No cricket watcher, least of all a serious one, would be put off by exchanges of the sort which took place between Viv Richards and Greg Thomas during a county match at Taunton. Thomas had just taken a wicket and when Viv played at a couple and missed, the paceman offered some advice: "Hey Viv, it's red and it's round." Richards hit the next ball over Thomas's head and out of the ground and added a few words of his own: "You know what it looks like, man. You go and fetch it."
Unfortunately, such exchanges are the exception these days. What is exchanged between players is vile abuse, often verging on racial epithets. The disgusting thing is that commentators like Tony Greig speak in glowing terms of such exchanges as adding spice to the game and thus it gains some kind of legitimacy. Greig was one of those who was not above the practice himself and has always been suspect in his judgement on matter of this nature. His famous "grovel" remark made in 1976 when referring to the West Indies is too well known to bear repeating.
McGrath seems a perfectly normal player when he is in the field but the moment he steps up to bowl some kind of transformation occurs a la Jekyll and Hyde. The last time when he went overboard was during the fifth Test against the West Indies in 1996-97 when he went for West Indian batsman Robert Samuels who had made his debut during the series. Countless other players, both young 'uns and veterans have come in for their share of abuse, and Bucknor and Steve Harper deserve the highest praise for reporting him to the match referee.

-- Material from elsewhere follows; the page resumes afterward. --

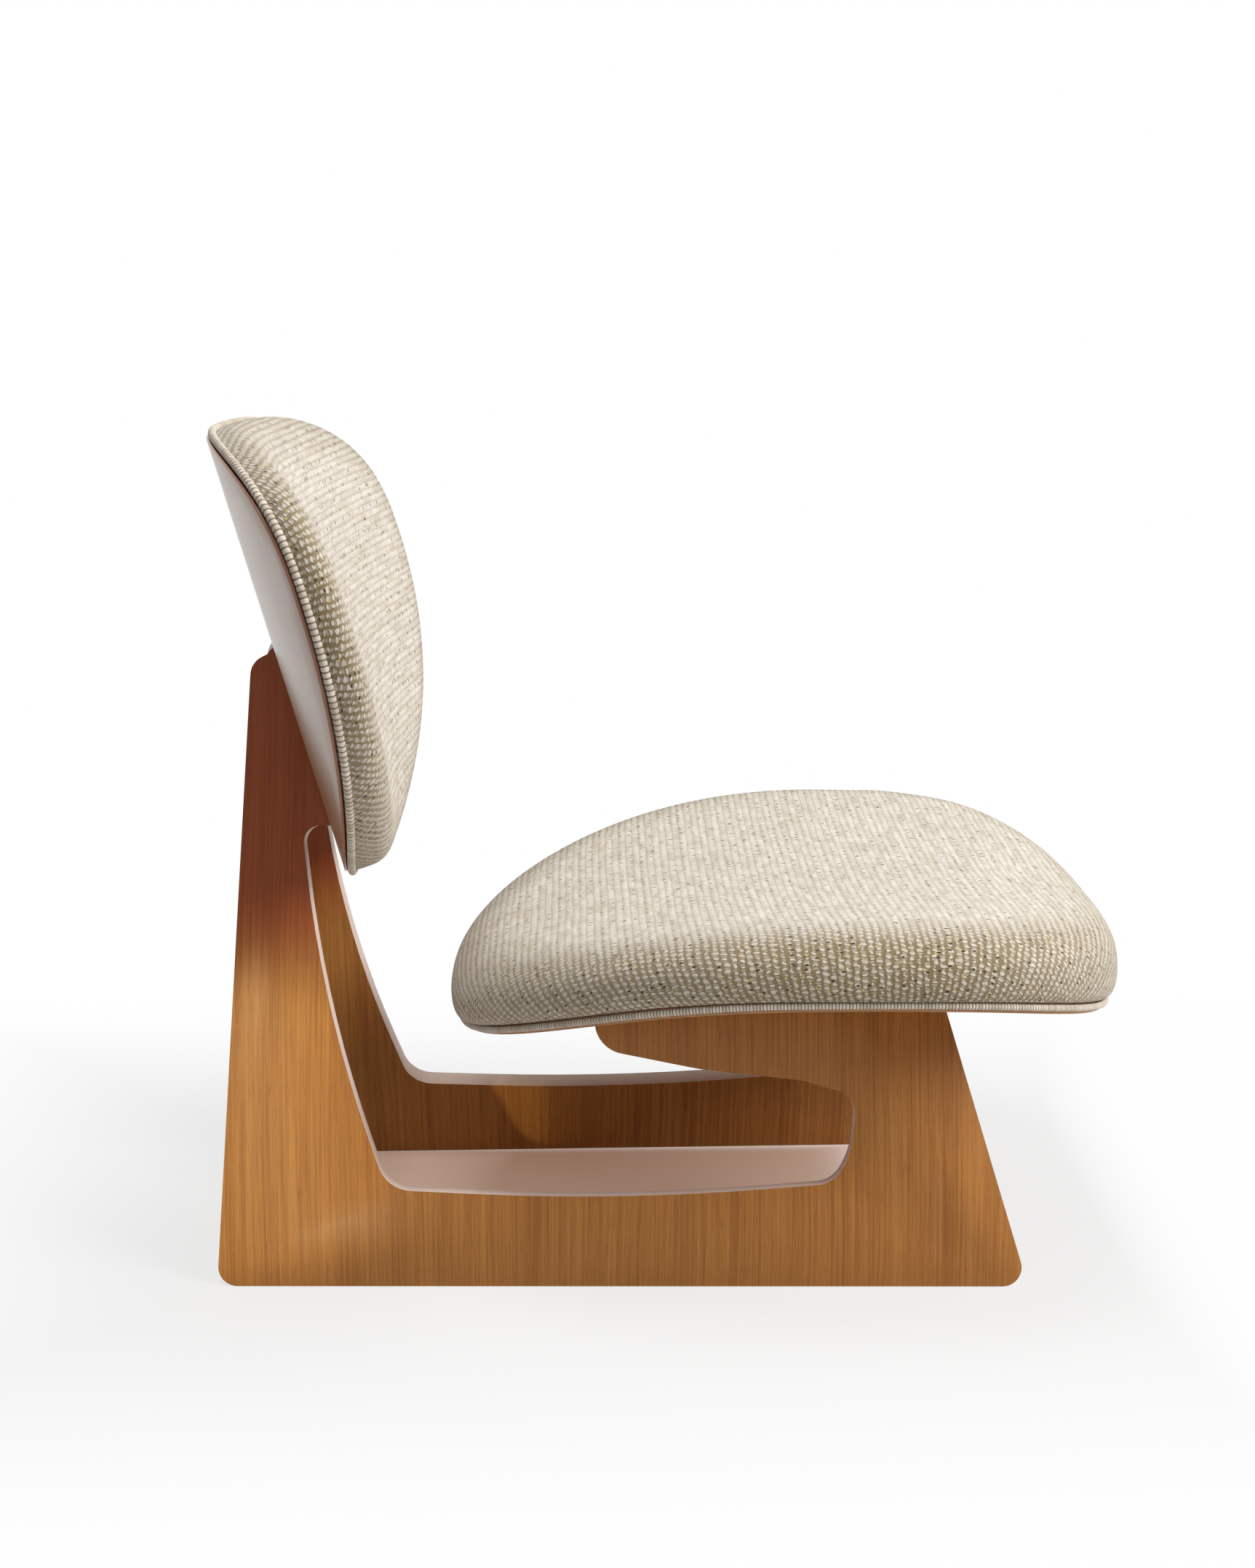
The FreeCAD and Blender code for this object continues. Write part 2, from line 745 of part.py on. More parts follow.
# Rails, cut to the shells above them and to the boards beside them, with holes for dowels and bolts.
clearings = {}
for cushion in (seat, back):
    cleared = place_in(cushion, cushion.clearing_block(size("curved_gap")))
    clearings[cushion.name] = solid_feature(cushion.name + "_clearing", cleared)
beyond = {}
for side, label in ((-1, "right"), (1, "left")):
    beyond[side] = solid_feature("beyond_" + label, beyond_board(side))
for name in RAILS:
    cushion = RAILS[name][0]
    middle, length, thick = rail_section(name)
    corner = Vector(middle - length / 2, -cushion.half, rail_foot(name))
    block = Part.makeBox(length, 2 * cushion.half, 2 * thick, corner)
    blank = solid_feature(name + "_blank", place_in(cushion, block))
    pin_holes = solid_feature(name + "_dowel_holes", dowel_holes(name))
    bolt_clearance = solid_feature(name + "_bolt_holes", bolt_holes(name))
    tools = [clearings[cushion.name], beyond[-1], beyond[1], pin_holes, bolt_clearance]
    nodes[name] = cut_by(name, blank, tools)
    label = name.replace("rail", "dowels")
    nodes[label] = solid_feature(label, dowel_pins(name))

# Side frames.
floor = solid_feature("below_floor", floor_block())
board_holes = solid_feature("board_dowel_holes", Part.makeCompound([dowel_holes(name) for name in RAILS]))
for side, label in ((-1, "side_frame_right"), (1, "side_frame_left")):
    board = board_body(label, side)
    tools = [floor, clearings["seat"], clearings["back"], board_holes]
    nodes[label] = cut_by(label, board, tools)

# Fasteners, grouped by the shell that they hold.
fasteners = {}
for name in RAILS:
    rise = nut_rise(name)
    length = rise + size("nut_flange_thick") - size("bolt_end_gap")
    patterns = {
        "bolts": bolt_pattern(name + "_bolt", length),
        "washers": washer_pattern(name + "_washer"),
        "tee_nuts": nut_pattern(name + "_nut", rise),
    }
    for kind, pattern in patterns.items():
        group = fasteners.setdefault(f"{RAILS[name][0].name}_{kind}", [])
        group.extend(placed_copies(pattern.Shape, bolt_places(name)).Solids)
for label, solids in fasteners.items():
    nodes[label] = solid_feature(label, Part.makeCompound(solids))

# Checks, then the exchange files.
document.recompute()
for item in document.Objects:
    if "Invalid" in item.State or "Error" in item.State:
        raise ValueError(f"{item.Label}: {item.State}")
for label, item in nodes.items():
    shape = item.Shape
    if shape.isNull() or not shape.isValid() or not shape.Solids:
        raise ValueError(f"{label}: the shape is empty or not valid")

os.makedirs("parts", exist_ok=True)
for label, item in nodes.items():
    item.Shape.exportStep(f"parts/{label}.step")
    box = item.Shape.BoundBox
    print(f"{label}: {len(item.Shape.Solids)} solid(s), {item.Shape.Volume / 1000:.1f} cm3, "
          f"X {box.XMin:.1f}..{box.XMax:.1f} Y {box.YMin:.1f}..{box.YMax:.1f} "
          f"Z {box.ZMin:.1f}..{box.ZMax:.1f}")
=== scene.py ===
"""Low easy chair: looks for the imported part.

Metres, in the part's own frame: +X is the way the sitter faces, +Y the sitter's left, +Z up.
Sizes in millimetres carry the ending _mm, or stand in a class whose docstring says so.
"""

import logging
import math
from dataclasses import dataclass, field
from enum import Enum
from typing import Callable, Iterable, Sequence, Union

import bmesh
import bpy
from mathutils import Matrix, Vector


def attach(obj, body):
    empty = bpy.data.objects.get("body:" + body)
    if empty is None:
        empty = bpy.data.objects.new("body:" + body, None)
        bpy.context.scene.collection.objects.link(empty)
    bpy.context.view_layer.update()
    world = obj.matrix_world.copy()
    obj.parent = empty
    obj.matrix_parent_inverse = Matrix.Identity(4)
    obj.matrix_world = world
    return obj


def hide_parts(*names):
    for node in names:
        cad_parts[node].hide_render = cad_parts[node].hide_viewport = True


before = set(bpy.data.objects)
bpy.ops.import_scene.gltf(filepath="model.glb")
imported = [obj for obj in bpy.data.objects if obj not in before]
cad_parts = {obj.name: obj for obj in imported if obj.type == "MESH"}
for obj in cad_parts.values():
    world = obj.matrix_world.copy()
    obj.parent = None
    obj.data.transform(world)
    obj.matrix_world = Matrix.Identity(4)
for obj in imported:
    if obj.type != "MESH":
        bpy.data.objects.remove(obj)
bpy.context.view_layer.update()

log = logging.getLogger("low_chair")
MM = 0.001
TO_MM = 1000
ROOT = "root"

Socket = bpy.types.NodeSocket
Input = Union[Socket, float, int, Sequence[float]]
Pair = tuple[float, float]
Triple = tuple[float, float, float]
Colour = tuple[float, float, float, float]
Ramp = tuple[float, ...]

WHITE = (1.0, 1.0, 1.0, 1.0)
MERGE_MM = 0.02
FLAT_DEG = 0.4
BEVEL_DEG = 40
BEVEL_SEGMENTS = 2
SHADE_DEG = 35


class Side(Enum):
    """Which side frame, by the sign of its Y."""

    RIGHT = -1
    LEFT = 1

    @property
    def word(self) -> str:
        """Name used in node names."""
        return self.name.lower()


class Slot(Enum):
    """Material slot names of the record."""

    VENEERED_PLY = "veneered_ply"
    SHELL_PLY = "shell_ply"
    COVER = "cover_fabric"
    WELT = "welt_fabric"


class Axis(Enum):
    """Axis of a placement, by its number."""

    ALONG = 0
    ACROSS = 1
    OUT = 2


def linear(red: int, green: int, blue: int) -> Colour:
    """Turn a display colour of 0 to 255 a channel into the linear colour that shaders use.

    Args:
        red: Red as displayed.
        green: Green as displayed.
        blue: Blue as displayed.

    Returns:
        The linear colour with full alpha.
    """
    toe_end, toe_slope, shift, power = 0.04045, 12.92, 0.055, 2.4
    channels = []
    for value in (red, green, blue):
        share = value / 255
        channels.append(share / toe_slope if share <= toe_end else ((share + shift) / (1 + shift)) ** power)
    return (channels[0], channels[1], channels[2], 1.0)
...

There is one more thing which should be noted: a great deal of sledging during games involving teams from India, Pakistan or Sri Lanka goes unreported because of the language in which it is uttered. There should be a moratorium on this as well; language which implies incest or questions a person's parentage has no place on a cricket field, no matter the language in which it is uttered. McGrath has been made an example of and the umpires and match referees should continue to penalise players who behave like boors. A suspension from a match or two would be much better than a mere fine.